- **Task objective**
Quote precisely the run of lines opening with the line containing "attach(piece, body)" and closing with the line containing "return piece", and nothing else.

Modeling code records
::::::::

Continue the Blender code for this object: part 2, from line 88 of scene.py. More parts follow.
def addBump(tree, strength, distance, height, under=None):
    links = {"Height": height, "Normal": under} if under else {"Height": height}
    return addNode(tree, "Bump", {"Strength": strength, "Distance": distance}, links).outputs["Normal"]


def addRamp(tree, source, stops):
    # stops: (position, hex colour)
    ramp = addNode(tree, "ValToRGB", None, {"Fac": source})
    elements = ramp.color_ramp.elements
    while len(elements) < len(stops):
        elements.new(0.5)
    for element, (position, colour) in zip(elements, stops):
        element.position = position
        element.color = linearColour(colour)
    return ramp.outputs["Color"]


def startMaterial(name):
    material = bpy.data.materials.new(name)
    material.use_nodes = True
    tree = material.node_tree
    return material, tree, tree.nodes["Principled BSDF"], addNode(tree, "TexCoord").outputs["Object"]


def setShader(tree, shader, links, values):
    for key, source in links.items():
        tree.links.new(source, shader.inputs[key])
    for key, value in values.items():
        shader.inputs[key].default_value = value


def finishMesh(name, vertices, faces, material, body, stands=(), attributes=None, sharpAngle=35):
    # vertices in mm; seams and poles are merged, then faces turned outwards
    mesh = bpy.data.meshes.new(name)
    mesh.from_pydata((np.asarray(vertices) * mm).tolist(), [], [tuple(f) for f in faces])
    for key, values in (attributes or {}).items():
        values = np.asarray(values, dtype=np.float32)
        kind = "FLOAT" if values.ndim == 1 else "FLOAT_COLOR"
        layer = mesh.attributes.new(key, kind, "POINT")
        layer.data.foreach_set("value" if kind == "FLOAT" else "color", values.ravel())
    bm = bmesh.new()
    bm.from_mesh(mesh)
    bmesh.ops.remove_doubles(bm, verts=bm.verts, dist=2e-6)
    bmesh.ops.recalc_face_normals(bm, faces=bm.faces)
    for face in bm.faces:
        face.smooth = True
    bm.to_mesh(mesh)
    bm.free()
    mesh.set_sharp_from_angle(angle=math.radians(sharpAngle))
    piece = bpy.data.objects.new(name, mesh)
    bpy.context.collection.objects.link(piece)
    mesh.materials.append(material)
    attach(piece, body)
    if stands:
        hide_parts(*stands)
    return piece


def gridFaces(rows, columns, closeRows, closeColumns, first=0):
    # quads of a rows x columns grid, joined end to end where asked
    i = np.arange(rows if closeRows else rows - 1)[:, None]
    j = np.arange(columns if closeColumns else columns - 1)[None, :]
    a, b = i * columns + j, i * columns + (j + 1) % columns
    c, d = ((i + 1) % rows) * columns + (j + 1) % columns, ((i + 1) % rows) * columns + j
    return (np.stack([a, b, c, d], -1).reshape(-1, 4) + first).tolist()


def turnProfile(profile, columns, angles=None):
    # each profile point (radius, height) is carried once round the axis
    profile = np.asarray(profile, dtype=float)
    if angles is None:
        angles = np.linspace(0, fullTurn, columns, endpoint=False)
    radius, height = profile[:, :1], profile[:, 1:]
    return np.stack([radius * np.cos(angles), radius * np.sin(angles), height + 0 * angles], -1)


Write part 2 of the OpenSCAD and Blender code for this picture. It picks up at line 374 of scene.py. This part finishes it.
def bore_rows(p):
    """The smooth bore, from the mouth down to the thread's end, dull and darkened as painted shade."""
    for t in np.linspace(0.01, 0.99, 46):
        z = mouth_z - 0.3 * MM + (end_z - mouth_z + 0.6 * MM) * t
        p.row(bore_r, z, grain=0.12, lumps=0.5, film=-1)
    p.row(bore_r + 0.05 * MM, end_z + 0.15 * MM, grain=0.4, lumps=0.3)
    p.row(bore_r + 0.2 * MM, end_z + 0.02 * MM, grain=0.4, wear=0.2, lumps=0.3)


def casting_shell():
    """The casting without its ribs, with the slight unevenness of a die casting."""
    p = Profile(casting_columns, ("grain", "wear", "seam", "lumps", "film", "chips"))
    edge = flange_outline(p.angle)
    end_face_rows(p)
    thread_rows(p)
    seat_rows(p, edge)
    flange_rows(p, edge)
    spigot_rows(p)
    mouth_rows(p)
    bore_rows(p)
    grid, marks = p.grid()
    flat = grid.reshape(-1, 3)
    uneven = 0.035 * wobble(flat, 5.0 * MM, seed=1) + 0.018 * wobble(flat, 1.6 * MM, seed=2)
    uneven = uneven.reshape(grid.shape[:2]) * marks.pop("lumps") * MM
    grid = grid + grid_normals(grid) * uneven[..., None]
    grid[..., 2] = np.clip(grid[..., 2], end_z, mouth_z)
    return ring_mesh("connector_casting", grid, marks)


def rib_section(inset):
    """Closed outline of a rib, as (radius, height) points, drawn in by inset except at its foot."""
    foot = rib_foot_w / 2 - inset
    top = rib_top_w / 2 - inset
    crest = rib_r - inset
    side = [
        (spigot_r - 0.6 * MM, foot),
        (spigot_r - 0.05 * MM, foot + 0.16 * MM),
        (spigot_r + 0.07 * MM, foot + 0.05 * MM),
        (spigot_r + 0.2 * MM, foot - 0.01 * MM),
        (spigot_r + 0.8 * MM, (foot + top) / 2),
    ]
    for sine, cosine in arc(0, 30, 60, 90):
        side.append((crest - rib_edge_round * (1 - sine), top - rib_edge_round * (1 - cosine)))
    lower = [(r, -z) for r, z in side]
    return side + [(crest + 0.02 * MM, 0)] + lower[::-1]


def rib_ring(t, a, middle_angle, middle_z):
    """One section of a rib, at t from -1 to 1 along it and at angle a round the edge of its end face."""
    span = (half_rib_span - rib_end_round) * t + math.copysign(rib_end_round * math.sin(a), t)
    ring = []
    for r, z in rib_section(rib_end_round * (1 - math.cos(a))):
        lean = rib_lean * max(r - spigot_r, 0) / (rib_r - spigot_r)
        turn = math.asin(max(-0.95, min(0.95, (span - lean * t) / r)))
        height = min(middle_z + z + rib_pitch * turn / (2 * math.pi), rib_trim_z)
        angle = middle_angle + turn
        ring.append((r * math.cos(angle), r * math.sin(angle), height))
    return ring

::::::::

- **Result of the task**
    attach(piece, body)
    if stands:
        hide_parts(*stands)
    return piece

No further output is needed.